### What you have to do
Look through the entries below and extract exactly the lines from the one containing "Model this object" through the one containing "# Walls are", ends included.

:: Supplied records ::

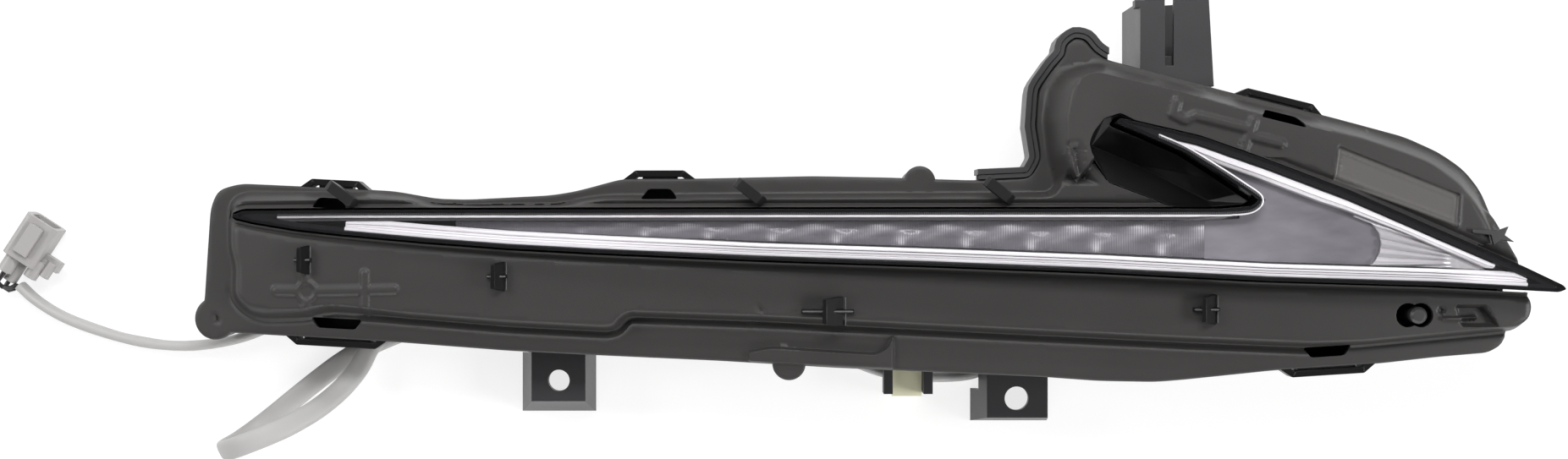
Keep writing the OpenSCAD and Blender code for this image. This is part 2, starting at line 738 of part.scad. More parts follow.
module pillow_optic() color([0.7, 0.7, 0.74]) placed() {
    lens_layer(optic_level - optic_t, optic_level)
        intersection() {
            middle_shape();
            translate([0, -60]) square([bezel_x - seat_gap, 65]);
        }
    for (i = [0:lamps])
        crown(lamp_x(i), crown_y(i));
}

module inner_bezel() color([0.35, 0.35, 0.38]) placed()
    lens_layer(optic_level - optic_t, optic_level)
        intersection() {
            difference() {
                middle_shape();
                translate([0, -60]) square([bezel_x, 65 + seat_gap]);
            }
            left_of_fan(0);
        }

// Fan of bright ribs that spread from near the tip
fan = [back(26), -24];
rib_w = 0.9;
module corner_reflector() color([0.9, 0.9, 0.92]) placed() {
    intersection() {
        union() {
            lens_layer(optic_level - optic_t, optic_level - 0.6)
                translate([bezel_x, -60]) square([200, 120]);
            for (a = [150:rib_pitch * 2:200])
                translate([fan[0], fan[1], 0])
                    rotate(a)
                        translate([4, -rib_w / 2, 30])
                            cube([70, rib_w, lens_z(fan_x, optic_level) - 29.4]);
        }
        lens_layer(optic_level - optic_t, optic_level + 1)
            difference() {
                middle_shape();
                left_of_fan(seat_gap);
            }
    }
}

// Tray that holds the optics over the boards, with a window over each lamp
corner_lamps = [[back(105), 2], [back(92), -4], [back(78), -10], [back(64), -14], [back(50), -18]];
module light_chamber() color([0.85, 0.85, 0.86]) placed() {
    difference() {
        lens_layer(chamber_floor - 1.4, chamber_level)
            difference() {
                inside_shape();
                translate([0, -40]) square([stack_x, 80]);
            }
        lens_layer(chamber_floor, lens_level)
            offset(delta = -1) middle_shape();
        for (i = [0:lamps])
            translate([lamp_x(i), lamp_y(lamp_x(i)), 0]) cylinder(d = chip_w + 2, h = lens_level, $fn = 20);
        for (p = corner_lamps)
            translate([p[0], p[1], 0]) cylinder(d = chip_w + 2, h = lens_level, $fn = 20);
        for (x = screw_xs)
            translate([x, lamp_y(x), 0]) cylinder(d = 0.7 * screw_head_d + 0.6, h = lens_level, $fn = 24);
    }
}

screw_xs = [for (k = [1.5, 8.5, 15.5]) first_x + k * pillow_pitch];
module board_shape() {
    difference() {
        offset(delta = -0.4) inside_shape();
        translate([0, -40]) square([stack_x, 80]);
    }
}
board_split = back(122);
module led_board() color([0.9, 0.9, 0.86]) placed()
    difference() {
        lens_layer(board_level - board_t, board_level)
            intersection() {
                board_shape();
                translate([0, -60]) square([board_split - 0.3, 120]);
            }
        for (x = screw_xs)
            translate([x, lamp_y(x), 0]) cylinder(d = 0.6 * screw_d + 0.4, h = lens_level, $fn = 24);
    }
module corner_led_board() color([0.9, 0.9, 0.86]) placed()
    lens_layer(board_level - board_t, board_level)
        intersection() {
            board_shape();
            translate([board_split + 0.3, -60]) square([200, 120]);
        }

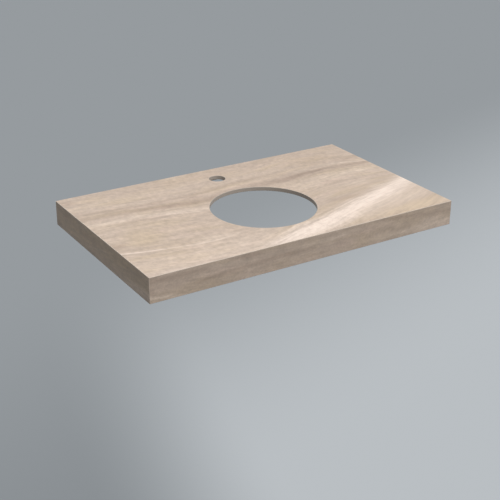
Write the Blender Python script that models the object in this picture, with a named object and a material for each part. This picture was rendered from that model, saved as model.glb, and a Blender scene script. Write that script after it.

:::
:: Supplied records ::

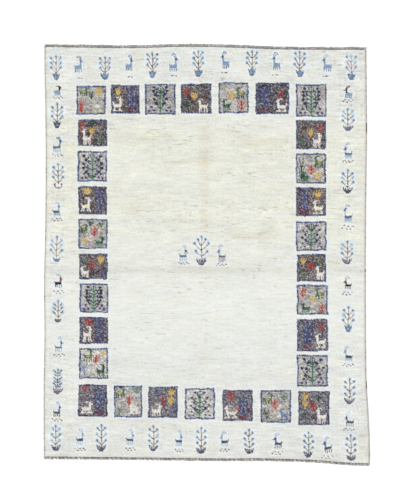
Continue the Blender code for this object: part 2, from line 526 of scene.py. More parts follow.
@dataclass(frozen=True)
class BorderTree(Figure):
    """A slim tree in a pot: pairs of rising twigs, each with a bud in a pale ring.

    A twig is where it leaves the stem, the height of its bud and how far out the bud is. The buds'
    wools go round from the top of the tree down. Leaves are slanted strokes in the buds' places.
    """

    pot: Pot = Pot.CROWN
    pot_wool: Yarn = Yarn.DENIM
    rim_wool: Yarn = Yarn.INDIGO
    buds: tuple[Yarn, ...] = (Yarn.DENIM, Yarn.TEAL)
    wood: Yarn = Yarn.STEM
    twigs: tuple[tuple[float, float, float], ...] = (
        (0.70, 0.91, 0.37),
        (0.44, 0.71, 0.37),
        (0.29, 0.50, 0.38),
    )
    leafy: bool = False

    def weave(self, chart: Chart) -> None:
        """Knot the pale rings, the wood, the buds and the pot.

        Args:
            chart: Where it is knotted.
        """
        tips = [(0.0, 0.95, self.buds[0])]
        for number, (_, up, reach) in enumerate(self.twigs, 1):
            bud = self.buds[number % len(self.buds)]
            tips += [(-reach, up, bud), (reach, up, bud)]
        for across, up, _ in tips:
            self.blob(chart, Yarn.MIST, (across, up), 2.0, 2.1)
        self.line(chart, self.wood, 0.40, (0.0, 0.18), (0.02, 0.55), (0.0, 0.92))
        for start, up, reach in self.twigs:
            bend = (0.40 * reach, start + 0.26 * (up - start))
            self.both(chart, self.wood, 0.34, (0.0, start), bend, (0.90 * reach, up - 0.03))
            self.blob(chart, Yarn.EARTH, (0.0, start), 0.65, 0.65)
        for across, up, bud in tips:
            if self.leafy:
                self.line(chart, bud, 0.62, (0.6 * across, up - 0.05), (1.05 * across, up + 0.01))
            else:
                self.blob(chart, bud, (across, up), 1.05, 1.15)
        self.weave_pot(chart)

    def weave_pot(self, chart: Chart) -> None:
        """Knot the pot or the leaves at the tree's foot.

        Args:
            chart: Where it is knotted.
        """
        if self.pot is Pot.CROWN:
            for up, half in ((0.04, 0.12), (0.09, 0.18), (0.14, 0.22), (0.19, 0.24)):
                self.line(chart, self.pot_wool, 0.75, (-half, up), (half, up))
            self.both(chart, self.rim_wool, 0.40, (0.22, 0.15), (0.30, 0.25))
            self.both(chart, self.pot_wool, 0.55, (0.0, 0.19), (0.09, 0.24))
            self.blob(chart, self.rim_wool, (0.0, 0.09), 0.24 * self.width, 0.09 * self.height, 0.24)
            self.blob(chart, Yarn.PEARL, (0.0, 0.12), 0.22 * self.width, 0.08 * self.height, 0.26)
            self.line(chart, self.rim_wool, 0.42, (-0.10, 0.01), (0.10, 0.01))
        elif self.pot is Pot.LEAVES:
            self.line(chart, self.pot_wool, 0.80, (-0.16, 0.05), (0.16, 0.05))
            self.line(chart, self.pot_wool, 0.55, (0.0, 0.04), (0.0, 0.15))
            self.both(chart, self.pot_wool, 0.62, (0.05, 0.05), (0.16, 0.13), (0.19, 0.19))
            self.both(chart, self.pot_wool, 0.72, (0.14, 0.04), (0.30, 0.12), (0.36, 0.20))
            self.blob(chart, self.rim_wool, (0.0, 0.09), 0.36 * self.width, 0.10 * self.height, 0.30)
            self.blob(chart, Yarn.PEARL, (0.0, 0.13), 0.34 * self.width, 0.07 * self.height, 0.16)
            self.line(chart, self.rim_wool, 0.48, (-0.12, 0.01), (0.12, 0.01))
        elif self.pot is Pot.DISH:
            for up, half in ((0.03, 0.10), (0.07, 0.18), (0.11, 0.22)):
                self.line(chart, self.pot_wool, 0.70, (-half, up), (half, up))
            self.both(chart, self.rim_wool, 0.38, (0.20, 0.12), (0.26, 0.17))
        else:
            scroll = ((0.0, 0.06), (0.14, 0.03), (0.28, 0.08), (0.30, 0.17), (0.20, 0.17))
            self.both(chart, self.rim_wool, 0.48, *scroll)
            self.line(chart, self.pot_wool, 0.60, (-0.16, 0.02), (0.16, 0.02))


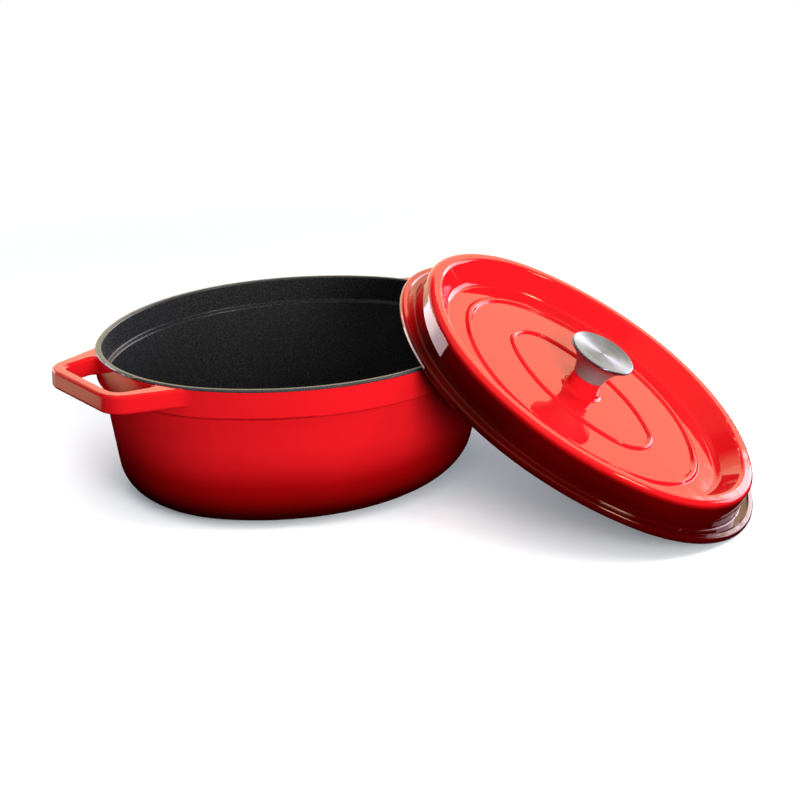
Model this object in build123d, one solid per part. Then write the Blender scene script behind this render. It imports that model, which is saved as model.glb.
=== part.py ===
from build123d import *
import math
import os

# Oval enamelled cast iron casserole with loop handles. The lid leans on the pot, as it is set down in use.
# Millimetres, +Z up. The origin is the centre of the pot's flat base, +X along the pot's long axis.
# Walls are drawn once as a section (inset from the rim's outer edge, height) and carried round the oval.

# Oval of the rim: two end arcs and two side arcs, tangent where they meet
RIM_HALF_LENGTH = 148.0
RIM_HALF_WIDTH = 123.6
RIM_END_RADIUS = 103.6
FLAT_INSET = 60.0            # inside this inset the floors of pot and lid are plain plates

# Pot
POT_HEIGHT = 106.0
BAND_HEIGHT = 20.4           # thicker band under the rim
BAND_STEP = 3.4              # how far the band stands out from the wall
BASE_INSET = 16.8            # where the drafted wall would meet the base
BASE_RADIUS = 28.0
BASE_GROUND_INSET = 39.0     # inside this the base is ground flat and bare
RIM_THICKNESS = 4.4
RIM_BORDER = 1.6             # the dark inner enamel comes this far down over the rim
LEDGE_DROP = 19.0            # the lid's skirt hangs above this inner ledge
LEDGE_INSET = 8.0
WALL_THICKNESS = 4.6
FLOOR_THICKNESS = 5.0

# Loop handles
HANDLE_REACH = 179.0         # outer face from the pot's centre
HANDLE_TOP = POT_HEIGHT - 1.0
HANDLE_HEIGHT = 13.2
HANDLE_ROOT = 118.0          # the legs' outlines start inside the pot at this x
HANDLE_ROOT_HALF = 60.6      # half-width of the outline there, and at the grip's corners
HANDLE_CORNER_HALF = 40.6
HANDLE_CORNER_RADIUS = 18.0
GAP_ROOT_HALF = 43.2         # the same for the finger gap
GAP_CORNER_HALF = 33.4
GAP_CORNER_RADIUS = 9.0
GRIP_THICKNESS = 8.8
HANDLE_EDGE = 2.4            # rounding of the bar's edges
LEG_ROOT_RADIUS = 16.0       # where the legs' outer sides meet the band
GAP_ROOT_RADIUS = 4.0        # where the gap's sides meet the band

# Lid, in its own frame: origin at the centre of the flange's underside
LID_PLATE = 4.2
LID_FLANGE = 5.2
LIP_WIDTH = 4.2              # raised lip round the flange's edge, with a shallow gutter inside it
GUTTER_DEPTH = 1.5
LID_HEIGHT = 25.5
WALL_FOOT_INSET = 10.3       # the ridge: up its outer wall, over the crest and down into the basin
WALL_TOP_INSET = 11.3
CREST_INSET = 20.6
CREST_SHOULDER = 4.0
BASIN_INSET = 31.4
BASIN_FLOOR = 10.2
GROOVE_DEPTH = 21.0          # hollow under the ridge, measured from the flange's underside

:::
:: Supplied records ::

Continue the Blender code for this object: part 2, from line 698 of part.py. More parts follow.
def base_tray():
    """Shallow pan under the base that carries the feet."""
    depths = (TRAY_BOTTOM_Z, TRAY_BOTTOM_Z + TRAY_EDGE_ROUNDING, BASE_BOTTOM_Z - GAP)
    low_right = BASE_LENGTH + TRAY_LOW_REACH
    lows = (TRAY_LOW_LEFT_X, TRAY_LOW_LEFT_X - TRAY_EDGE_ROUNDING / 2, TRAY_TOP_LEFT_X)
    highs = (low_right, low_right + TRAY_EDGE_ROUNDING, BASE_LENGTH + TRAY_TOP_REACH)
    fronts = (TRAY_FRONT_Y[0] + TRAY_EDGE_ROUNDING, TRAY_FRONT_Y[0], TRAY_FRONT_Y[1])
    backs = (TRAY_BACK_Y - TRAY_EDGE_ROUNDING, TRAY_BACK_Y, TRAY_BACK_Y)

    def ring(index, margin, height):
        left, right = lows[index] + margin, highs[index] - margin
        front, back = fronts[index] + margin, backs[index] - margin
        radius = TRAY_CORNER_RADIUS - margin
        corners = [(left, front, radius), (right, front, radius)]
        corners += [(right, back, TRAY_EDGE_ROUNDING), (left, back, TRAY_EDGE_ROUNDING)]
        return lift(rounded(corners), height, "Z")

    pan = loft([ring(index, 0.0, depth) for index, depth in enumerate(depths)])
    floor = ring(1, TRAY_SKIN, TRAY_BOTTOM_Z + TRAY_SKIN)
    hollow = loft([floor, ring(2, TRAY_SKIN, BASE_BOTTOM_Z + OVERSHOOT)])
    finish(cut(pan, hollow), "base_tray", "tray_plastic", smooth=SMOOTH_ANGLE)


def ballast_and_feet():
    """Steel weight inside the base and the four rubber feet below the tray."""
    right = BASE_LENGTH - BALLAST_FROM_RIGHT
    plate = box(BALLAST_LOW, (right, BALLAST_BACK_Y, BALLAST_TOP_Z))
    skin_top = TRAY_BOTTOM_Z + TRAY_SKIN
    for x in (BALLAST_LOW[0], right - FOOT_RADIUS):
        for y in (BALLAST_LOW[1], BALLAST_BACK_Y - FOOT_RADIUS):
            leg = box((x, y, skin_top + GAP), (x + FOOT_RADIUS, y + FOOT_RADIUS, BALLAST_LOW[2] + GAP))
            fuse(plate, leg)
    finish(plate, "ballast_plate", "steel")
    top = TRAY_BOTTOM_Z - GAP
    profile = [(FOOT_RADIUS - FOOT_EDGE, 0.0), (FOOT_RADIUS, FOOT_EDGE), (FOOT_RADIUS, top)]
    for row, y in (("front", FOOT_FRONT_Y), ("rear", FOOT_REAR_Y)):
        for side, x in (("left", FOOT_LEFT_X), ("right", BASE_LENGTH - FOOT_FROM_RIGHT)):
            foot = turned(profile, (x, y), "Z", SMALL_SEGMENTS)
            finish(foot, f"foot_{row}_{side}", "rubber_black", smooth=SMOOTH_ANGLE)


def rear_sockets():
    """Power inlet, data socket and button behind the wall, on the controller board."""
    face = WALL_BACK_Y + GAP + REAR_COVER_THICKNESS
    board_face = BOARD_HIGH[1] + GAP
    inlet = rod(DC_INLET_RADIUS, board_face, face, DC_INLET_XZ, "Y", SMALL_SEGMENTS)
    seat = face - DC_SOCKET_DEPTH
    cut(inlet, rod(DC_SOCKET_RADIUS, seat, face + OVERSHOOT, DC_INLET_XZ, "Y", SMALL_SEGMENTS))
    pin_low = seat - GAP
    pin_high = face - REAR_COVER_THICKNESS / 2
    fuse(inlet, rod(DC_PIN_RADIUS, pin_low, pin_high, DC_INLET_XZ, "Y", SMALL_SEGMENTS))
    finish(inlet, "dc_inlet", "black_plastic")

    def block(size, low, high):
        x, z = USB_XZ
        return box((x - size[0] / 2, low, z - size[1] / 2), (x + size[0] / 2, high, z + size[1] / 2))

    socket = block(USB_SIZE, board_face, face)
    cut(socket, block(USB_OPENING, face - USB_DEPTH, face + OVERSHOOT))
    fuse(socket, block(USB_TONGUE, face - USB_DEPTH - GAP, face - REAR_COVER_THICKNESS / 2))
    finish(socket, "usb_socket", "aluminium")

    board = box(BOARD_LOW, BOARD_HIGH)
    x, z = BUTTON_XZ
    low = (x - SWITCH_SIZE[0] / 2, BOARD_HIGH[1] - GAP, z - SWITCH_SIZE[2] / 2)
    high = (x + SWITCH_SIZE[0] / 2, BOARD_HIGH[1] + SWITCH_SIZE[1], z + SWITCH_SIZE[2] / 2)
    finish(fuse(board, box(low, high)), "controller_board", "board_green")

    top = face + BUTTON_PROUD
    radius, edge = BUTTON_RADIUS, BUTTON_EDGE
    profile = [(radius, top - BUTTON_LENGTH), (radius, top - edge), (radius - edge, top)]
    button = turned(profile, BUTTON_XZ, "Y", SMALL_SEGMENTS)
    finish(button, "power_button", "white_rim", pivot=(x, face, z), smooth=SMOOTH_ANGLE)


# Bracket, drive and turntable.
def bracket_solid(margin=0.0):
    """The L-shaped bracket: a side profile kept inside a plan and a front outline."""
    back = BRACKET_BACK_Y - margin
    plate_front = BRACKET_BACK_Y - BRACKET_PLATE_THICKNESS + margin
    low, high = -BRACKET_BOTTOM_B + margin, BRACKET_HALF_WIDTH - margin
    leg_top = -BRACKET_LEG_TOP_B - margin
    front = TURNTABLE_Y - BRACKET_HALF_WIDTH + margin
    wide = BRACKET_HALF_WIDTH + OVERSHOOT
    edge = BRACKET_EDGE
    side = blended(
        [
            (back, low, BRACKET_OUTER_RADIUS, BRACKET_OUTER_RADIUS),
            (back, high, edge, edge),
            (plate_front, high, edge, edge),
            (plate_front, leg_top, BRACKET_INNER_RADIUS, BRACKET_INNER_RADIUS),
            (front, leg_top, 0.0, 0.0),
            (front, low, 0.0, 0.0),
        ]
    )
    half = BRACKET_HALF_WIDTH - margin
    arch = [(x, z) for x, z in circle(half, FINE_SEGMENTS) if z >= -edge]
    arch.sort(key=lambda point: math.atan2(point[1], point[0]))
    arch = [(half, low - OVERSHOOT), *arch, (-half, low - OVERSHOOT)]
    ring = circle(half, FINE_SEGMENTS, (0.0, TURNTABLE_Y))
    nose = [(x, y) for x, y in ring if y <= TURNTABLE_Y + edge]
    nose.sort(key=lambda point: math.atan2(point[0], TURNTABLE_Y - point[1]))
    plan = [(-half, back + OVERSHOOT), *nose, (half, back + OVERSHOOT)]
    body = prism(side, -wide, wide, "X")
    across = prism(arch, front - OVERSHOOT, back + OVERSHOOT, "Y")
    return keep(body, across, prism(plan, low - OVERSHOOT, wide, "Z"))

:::

### Written response
Model this object in build123d, one solid per part. Then write the Blender scene script behind this render. It imports that model, which is saved as model.glb.
=== part.py ===
from build123d import *
import math
import os

# Oval enamelled cast iron casserole with loop handles. The lid leans on the pot, as it is set down in use.
# Millimetres, +Z up. The origin is the centre of the pot's flat base, +X along the pot's long axis.
# Walls are drawn once as a section (inset from the rim's outer edge, height) and carried round the oval.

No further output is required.